══ Data segment ══

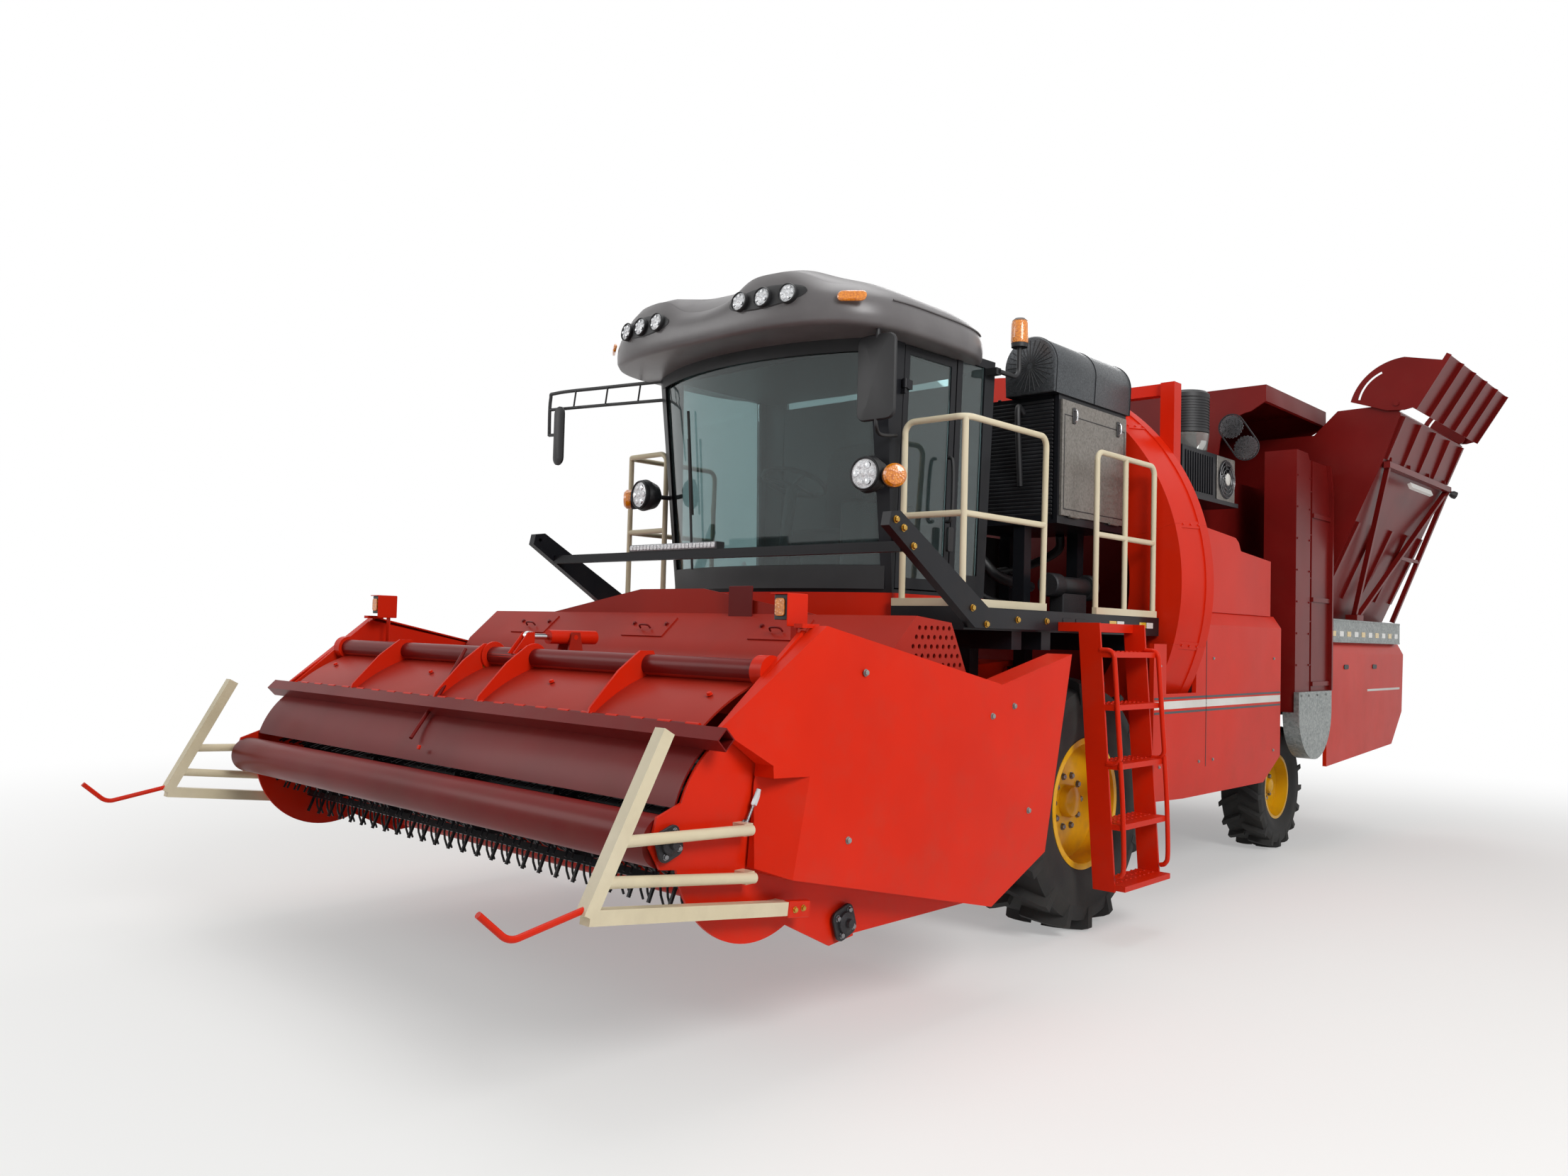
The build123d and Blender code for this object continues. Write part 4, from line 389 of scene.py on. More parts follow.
# Moulded rubber greys in patches, vacuum-formed ABS has a satin sheen, and the screen's mesh is coarse to show.
RUBBER = Moulded("tyre_rubber", "#161616", "#25231F", 0.8, 3.0, 0.6)
ROOF = Moulded("roof_abs", "#5F5C5D", "#686566", 0.36, 1.2, 0.12)
PLASTIC = Moulded("black_plastic", "#141416", "#1E1E21", 0.5)
SCREEN = Moulded("dust_screen", "#1A1B1D", "#303236", 0.6, 4.0, 1.2)
# Float glass with a green-grey tint, and the pre-cleaner's clear polycarbonate bowl with dust in it.
GLASS = Glazing("tinted_glass", "#A3B8B9", "#AEC1C1", 0.02, 0.95)
CLEAR = Glazing("clear_bowl", "#C8CCCB", "#B9B4A8", 0.08, 0.75)
# Pressed lenses and prismatic tape, which look bright without being lit. The lenses glow faintly; the tape's faint glow
# is painted glow.
LAMP = LampLens("lamp_lens", "#F3F4F6", "#A9ADB3", 0.15)
AMBER = LampLens("amber_lens", "#F0920E", "#B85E06", 0.2, 11.0, 0.12)
WHITE_TAPE_PAINTED_GLOW = LampLens("white_tape_painted_glow", "#F2F2EE", "#C9CAC6", 0.3, 5.0, 0.05)
YELLOW_TAPE_PAINTED_GLOW = LampLens("yellow_tape_painted_glow", "#F0C419", "#C39A10", 0.3, 5.0, 0.05)
# Dark woven cloth, which takes no highlight.
CLOTH = Woven("seat_cloth", "#17181B", "#33353B", 0.85)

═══

**Description of the task:** Write out the material from the first line to the last, exactly.

**Result below:**
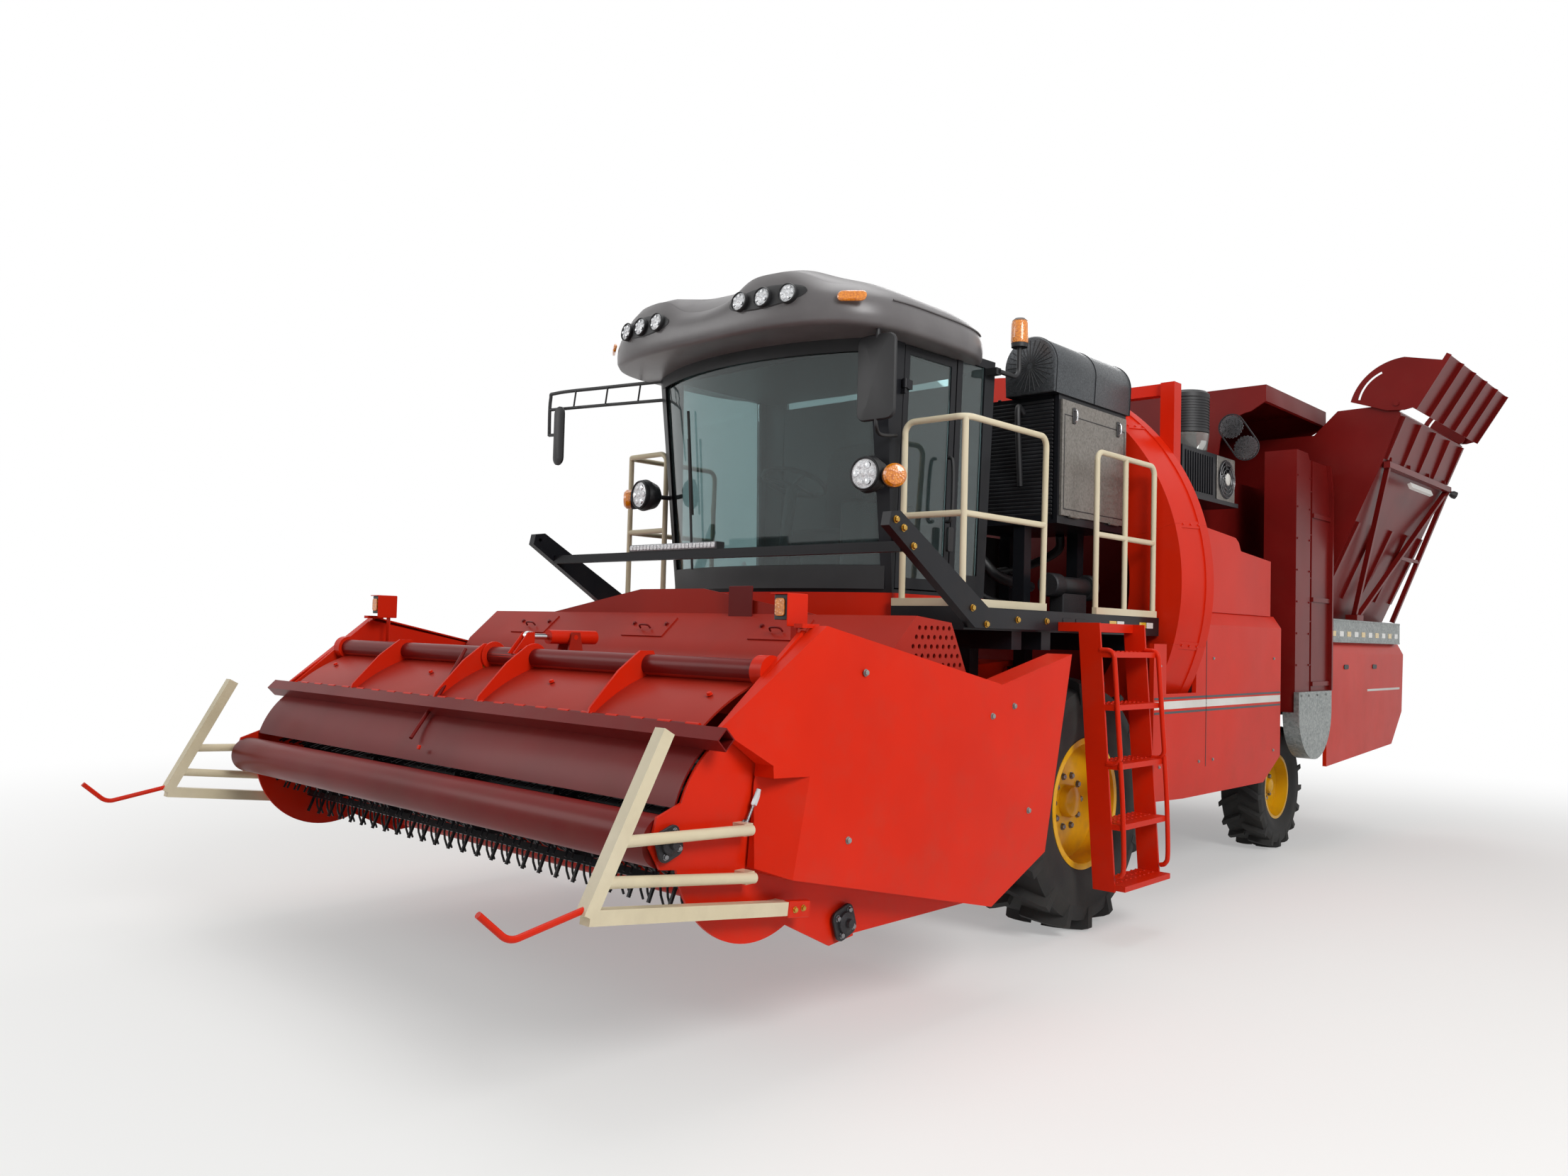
The build123d and Blender code for this object continues. Write part 4, from line 389 of scene.py on. More parts follow.
# Moulded rubber greys in patches, vacuum-formed ABS has a satin sheen, and the screen's mesh is coarse to show.
RUBBER = Moulded("tyre_rubber", "#161616", "#25231F", 0.8, 3.0, 0.6)
ROOF = Moulded("roof_abs", "#5F5C5D", "#686566", 0.36, 1.2, 0.12)
PLASTIC = Moulded("black_plastic", "#141416", "#1E1E21", 0.5)
SCREEN = Moulded("dust_screen", "#1A1B1D", "#303236", 0.6, 4.0, 1.2)
# Float glass with a green-grey tint, and the pre-cleaner's clear polycarbonate bowl with dust in it.
GLASS = Glazing("tinted_glass", "#A3B8B9", "#AEC1C1", 0.02, 0.95)
CLEAR = Glazing("clear_bowl", "#C8CCCB", "#B9B4A8", 0.08, 0.75)
# Pressed lenses and prismatic tape, which look bright without being lit. The lenses glow faintly; the tape's faint glow
# is painted glow.
LAMP = LampLens("lamp_lens", "#F3F4F6", "#A9ADB3", 0.15)
AMBER = LampLens("amber_lens", "#F0920E", "#B85E06", 0.2, 11.0, 0.12)
WHITE_TAPE_PAINTED_GLOW = LampLens("white_tape_painted_glow", "#F2F2EE", "#C9CAC6", 0.3, 5.0, 0.05)
YELLOW_TAPE_PAINTED_GLOW = LampLens("yellow_tape_painted_glow", "#F0C419", "#C39A10", 0.3, 5.0, 0.05)
# Dark woven cloth, which takes no highlight.
CLOTH = Woven("seat_cloth", "#17181B", "#33353B", 0.85)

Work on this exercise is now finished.